Well, that’s pretty useless here. But you can pass in **regular expressions**

In [27]:
# Let's find the word with vowel combination that o followed by i, with one letter in between
# re 处理正则表达式
import re
reSearchVowels = re.compile(r'\w+o\wi\w+', re.IGNORECASE)
foundVowels = ls.search(reSearchVowels)
len(foundVowels)

11

***.matchText*** knows what it matched

In [28]:
[result.matchText for result in foundVowels]

['hominibus',
 'Glorificamus',
 'gloriam',
 'Domine',
 'Domine',
 'Domine',
 'nobis',
 'nobis',
 'Quoniam',
 'Dominus',
 'gloria']

Let’s get back to ：is “Domine” higher than average?

In [30]:
domineResults

[SearchMatch(mStart=28, mEnd=29, matchText='Domine', els=(<music21.note.Note C>, <music21.note.Note A>, <music21.note.Note F>), indices=[...], identifier=1),
 SearchMatch(mStart=38, mEnd=39, matchText='Domine', els=(<music21.note.Note C>, <music21.note.Note A>, <music21.note.Note B>), indices=[...], identifier=1),
 SearchMatch(mStart=48, mEnd=48, matchText='Domine', els=(<music21.note.Note A>, <music21.note.Note B>, <music21.note.Note C>), indices=[...], identifier=1)]

In [29]:
# We’ll look at the average .ps or pitch space (MIDI number) for the pitches
dominePitchPSes = []
for thisMatch in domineResults:
    for thisNote in thisMatch.els:
        dominePitchPSes.append(thisNote.pitch.ps)

dominePitchPSes

[72.0, 69.0, 65.0, 72.0, 69.0, 71.0, 69.0, 71.0, 72.0]
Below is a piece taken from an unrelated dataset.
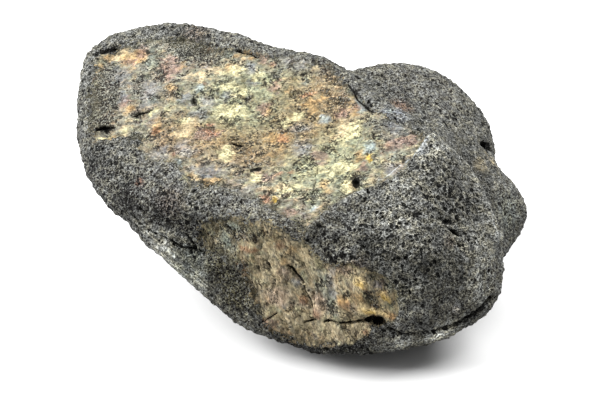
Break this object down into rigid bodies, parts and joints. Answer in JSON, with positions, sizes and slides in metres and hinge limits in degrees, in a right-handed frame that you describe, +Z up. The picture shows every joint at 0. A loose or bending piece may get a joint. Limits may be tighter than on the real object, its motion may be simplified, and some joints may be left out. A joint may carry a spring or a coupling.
{
  "type": "chondrite meteorite",
  "caption": "Hand-sized chondrite meteorite with a dark pitted fusion crust, broken open on top and front; rests on a small flat spot.",
  "frame": {"origin": "the middle of the underside of the stone's box, on the surface that it rests on", "axes": "+X along the stone's length, from the slab's overhanging end towards the boss and the shoulder; +Y from the front break towards the back; +Z up"},
  "size_m": [0.0914, 0.063, 0.0454],
  "materials": {
    "stone": "dark matt fusion crust, with rust-stained grey, ochre and pale yellow stone where it has broken away"
  },
  "bodies": {
    "root": {"stone": "stone"}
  },
  "joints": []
}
Python gives us a nice set of functions for the **mean and median**

In [31]:
from statistics import mean, median

mean(dominePitchPSes), median(dominePitchPSes)

(70.0, 71.0)

And for the piece as a whole?

In [33]:
allPitchPSes = []
for thisNote in cantus.recurse().getElementsByClass('Note'):
    allPitchPSes.append(thisNote.pitch.ps)

mean(allPitchPSes), median(allPitchPSes)

(67.41100323624596, 67.0)

Is this statistically significant? We’ll need to perform more tests to be sure!